Так между художественным образом и зрителем возникла новая, по преимуществу духовная, молитвенная связь, известная и греко-римской Античности, но видоизменившаяся. Классический римский портрет, как известно, глубоко индивидуален, в том числе потому, что основан на семейном культе предков, а ушедший из жизни предок должен был быть узнаваемым, со всеми его физическими недостатками и достоинствами; его потомки привыкли к его присутствию дома (илл. 21). Столь же натуралистичными, харáктерными, иногда церемонными и официозными, иногда интимными и лиричными были и портреты живых людей республиканского и раннеимператорского времени. Именно физиогномически узнаваемый портрет был залогом присутствия индивида, persona, «юридического лица» в кругу близких и в политическом мире (103, 17–19, 97). Все изменилось к веку Константина. Когда около 400 г. просвещенный епископ Сульпиций Север попросил Павлина Ноланского, епископа не менее просвещенного, прислать ему в Галлию свой портрет, чтобы в знак дружбы и уважения поставить его рядом с образом св. Мартина во вновь выстроенном баптистерии в Примулиаке, тот ответил (Письмо XXX, 2–5): «Заклинаю тебя самым дорогим, что есть в нашей дружбе: зачем ты ищешь доказательств любви в пустых формах? Изображение какого человека ты от меня ожидаешь? Небесного или земного? Я знаю, что ты желаешь тот царственный образ, который возлюбил в тебе Царь небесный, тебе не может понадобиться иное наше изображение, кроме того, по образу которого ты сам создан. … Но я беден и болен, ибо унижен грубым земным своим образом; плотскими чувствами и земными делами больше похож я на первого Адама, чем на второго (т.е. Христа – О.В.): как же я посмею изобразить себя, попирая небесный образ земными преступлениями? Стыдно мне в любом случае: нарисовать себя таким, какой я есть, позорно, изобразить таким, какой я не есть, – дерзновенно».

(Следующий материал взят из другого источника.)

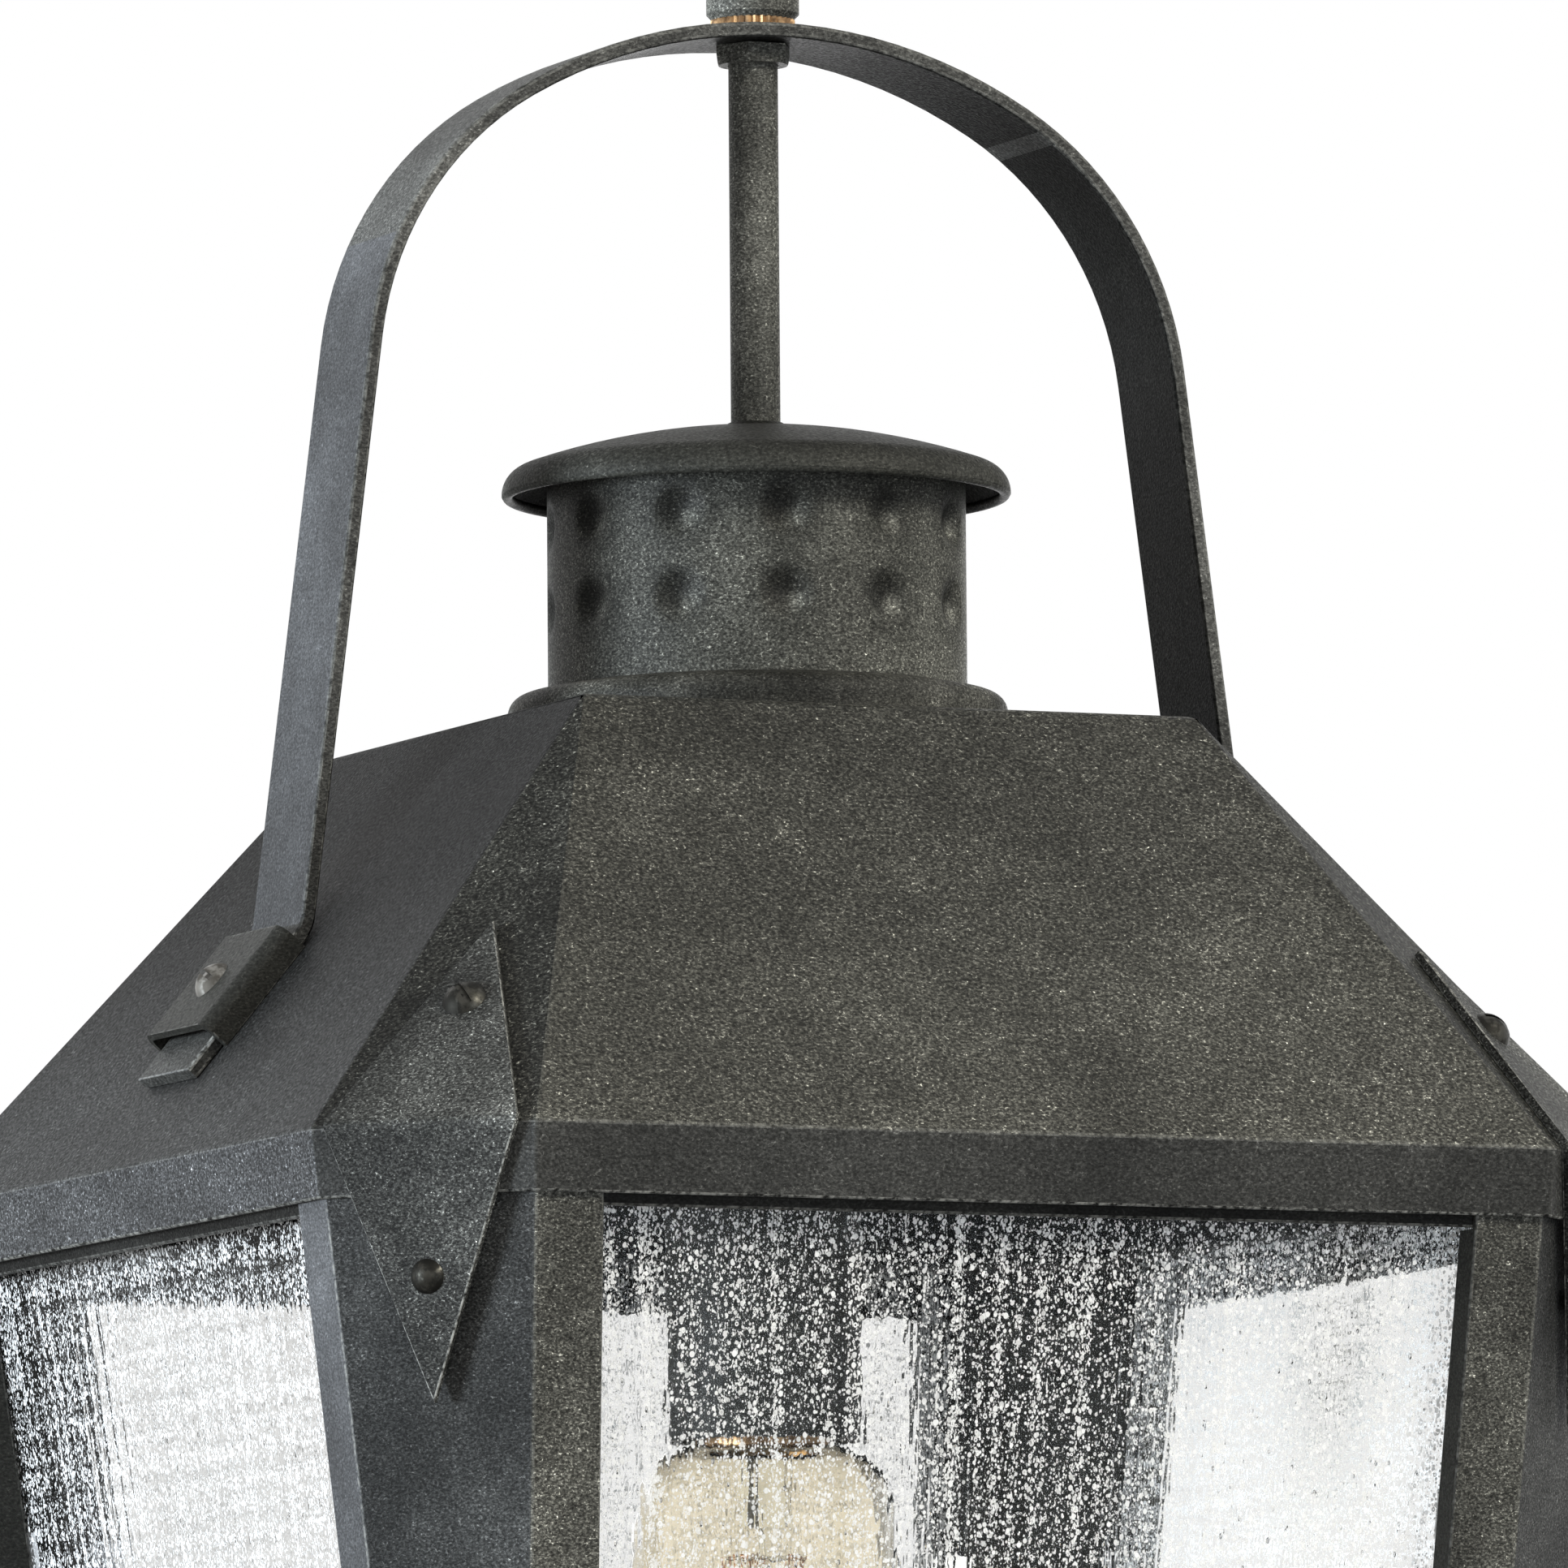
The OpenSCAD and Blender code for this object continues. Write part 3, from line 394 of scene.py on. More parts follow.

Илл. 20. Голова апостола. Сер. III в. Ипогей Аврелиев, третья комната слева
Илл. 21. Портрет Марка Вилония Варра. Фрагмент. Рим, 98–117 гг. н.э. Мрамор. Копенгаген, Глиптотека Ню Карлсберг
Этот небольшой фрагмент, хорошо известный в истории раннехристианского искусства как свидетельство о существовании изображений живых епископов, во многом показателен. Если в Античности телесные недостатки или физиогномические черты, отражавшие как положительные, так и отрицательные стороны души индивида, воспринимались как предмет, достойный художественного воплощения, даже если «веризм» римского портрета не самоцель работы скульптора и заказчика, а этикетная условность, то теперь изображения достойно только божественное, преображенное, следовательно, неиндивидуальное естество. Можно было бы подумать, что Павлин согласился послать какой-то «условный» образ себя, но он не послал никакого, и последняя приведенная строка письма другу все нам объяснила. Кроме того, Сульпиций хотел представить своим прозелитам, принимавшим крещение в новом баптистерии, материальные образы двух епископов, которых сам он глубоко почитал: ушедший из жизни в 397 г. Мартин Турский станет святым, небесным покровителем франков, и мастерское перо Сульпиция сыграло в этом свою роль. Павлин был тоже человеком высокого морального и церковно-культурного авторитета, строителем храмов, его влияние в вопросах церковной эстетики распространялось далеко за пределы его диоцеза в Кампании. Характерно, что он не захотел воспользоваться предложенным ему правом предстать внутри церковного, богослужебного пространства: это не ложная скромность, это – новое представление о возвышенности человеческого призвания.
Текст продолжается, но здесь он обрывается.